8.3.11

Para salvar a escuridão

Foi com flor de abrigo que iniciei a caminhada. Chama-se Márcio, mas o conheço como Maurício. Fez-me desenho, chamou para conversa. Sentiu-se curioso por tantos rostos e gestos de personagens estranhos que devemos ser. É por ele que começo, uma vez que os dias têm denunciado que os momentos são todos passageiros, sejam de felicidade sejam de tortura (a esta análise compartilho a amiga C. que tem por experiência a dualidade do “passageiro”). Minha mãe amada colheu-lhe lágrimas de insatisfeita criança, magoado com a atrocidade que é o crescimento.  Ao Márcio e seu irmãozinho Mauricio dedico um início. Não pude ter-lhe a mão e responder sua gentileza em me receber. Dele tive uma pequena florzinha enterrada em meu vaso de plantas.
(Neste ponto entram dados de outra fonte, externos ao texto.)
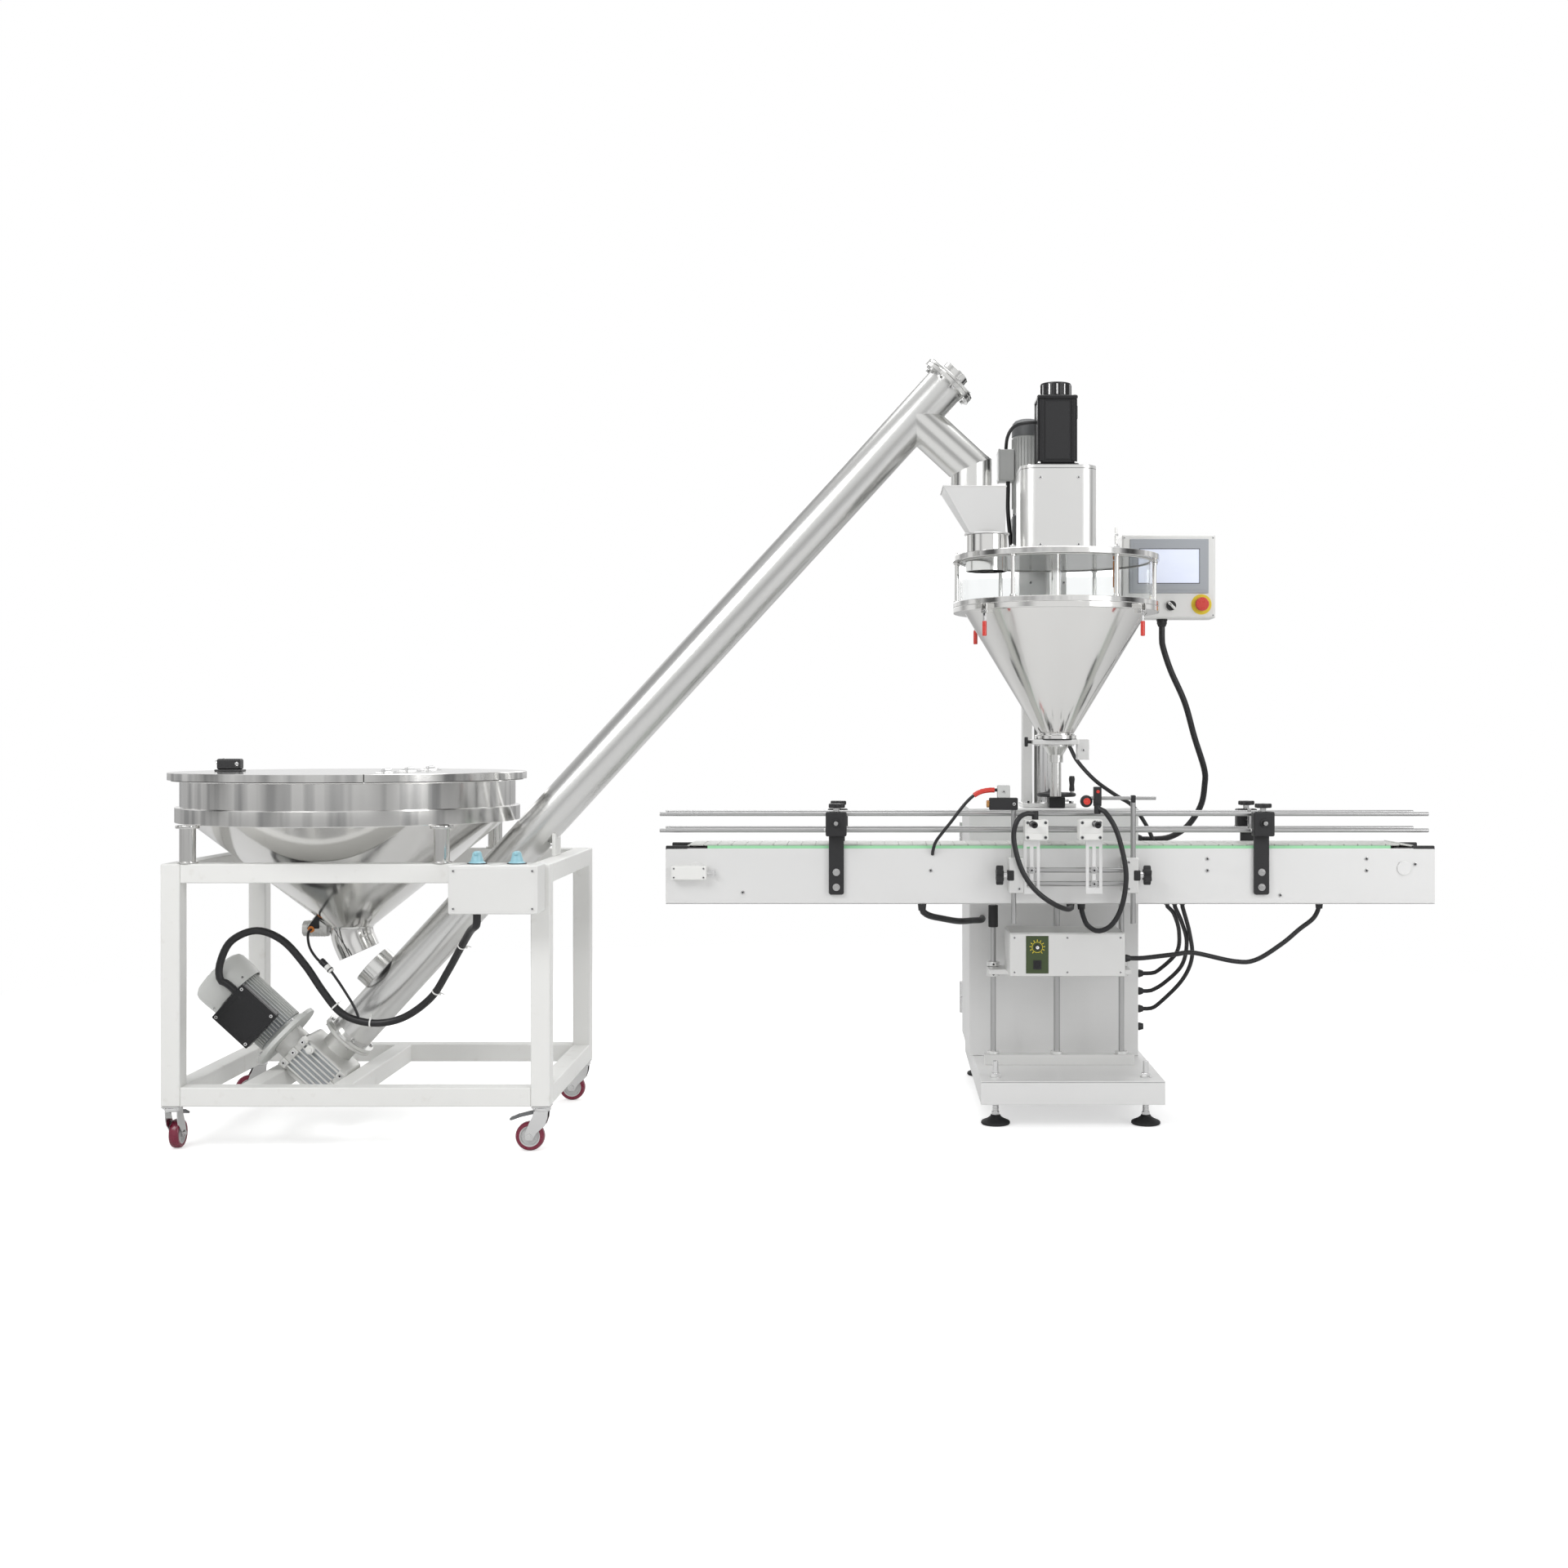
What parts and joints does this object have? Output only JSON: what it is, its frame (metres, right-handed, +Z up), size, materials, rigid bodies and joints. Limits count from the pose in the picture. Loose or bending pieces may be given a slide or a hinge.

Tocava insistente em minha porta pronto para avisar de suas novidades juvenis, das motivações que o abalavam, explorava com seus olhos vivos através da fresta que se abria da porta, a curiosa existência da balzaquiana em suas elaborações para fazer valer a nova vida.
Por todo o fogo e brasa que aqueceu o último verão deixei que queimasse  meu rosto, ombros, a suavidade de meu pouso e, por ser abrupta, áspera e dura, não servi ao menino a atenção que lhe valia. Dele perdi foto, deixei de partilhar bolos, pães e geléias, não fiz carinho, não dei cafuné, não recebi nem por uma vez nesta abreviação de lar ao qual venho me instalando. Foram incontáveis as vezes que bateu minha porta sempre estendido em promessas infrutíferas (os adultos sempre criando reserva, reclamando da presença dos pequenos fazendo deles limitações para seus atrevimentos) do tempo que seria só dele. Não existiu este momento. Não houve marcação de chá ou partilha de pacote de biscoitos ainda que me dissessem que sua permanência era momentânea, sua presença, assim como a minha, era por tempo finito e breve. 
Márcio não morreu. Bem como eu me fui do apartamento de minha mãe ele seguiu sua vereda para outros campos e colinas, longe deste meu pouso que chamam de Coruja. Eu pude gozar pouco de sua presença, não cultivei nele a missão importante que é a de ser recebida e entregar-lhe o voto de mudança. Para o um que se chega aponta-se o outro que se vai, como nas estações de trens.Márcio não morreu. Apenas deixou de ser cuidado indo-se à importância de sua presença, enquanto estive bem recebida e acolhida neste Corujal
Segui por caminhos pouco conhecidos, contei com os corações amorosos e, nestas ondas de chegadas e partidas escapuliu-me o detalhe preciso da surpresa. O inesperado da vida. Há todo o planejamento para que o que é certo se aplique, há toda a organização para a justiça e a hombridade e, mesmo dentro deste rastreamento alinhado, há de se vincular ao inesperado: pessoas, ações, palavras, gestos. A não previsibilidade da ação humana.  O milagre do meu cotidiano chamou-se Márcio (que vem para evocar Júpiter e tal como guerreiro que é conduzir-me para a Guerra do dia comum!) e Maurício que dentro do seu ciclo diário puderam me incluir e fazer-me chegar logo a própria morada.
Já não estão hoje a partilhar comigo suas vidas comuns, seus jeitos, suas marcas e, para que não se percam (para que não me perca!), anuncio aqui, logo num momento inicial suas presenças. Como em todo começo há confusão e, nesta versão, ainda pode-se adicionar o traço característico da ilusão sólida que intumesce meus artigos. Faz em mim, logo nesta noite de carnaval, a despedida e abertura da nascente grega, deste rio que flui para longe e desperta para dentro.
Ao início anuncio a morte: que venha e venha porque o mundo apagou e tudo se fez claro.

Um comentário:

Anônimo disse...

quebramos a louça e reacendemos o fogo. todos os sacrifícios já foram feitos. agora é um re-início, um re-conhecimento de quem somos para que exista, de fato, o crescimento. tudo é passagem.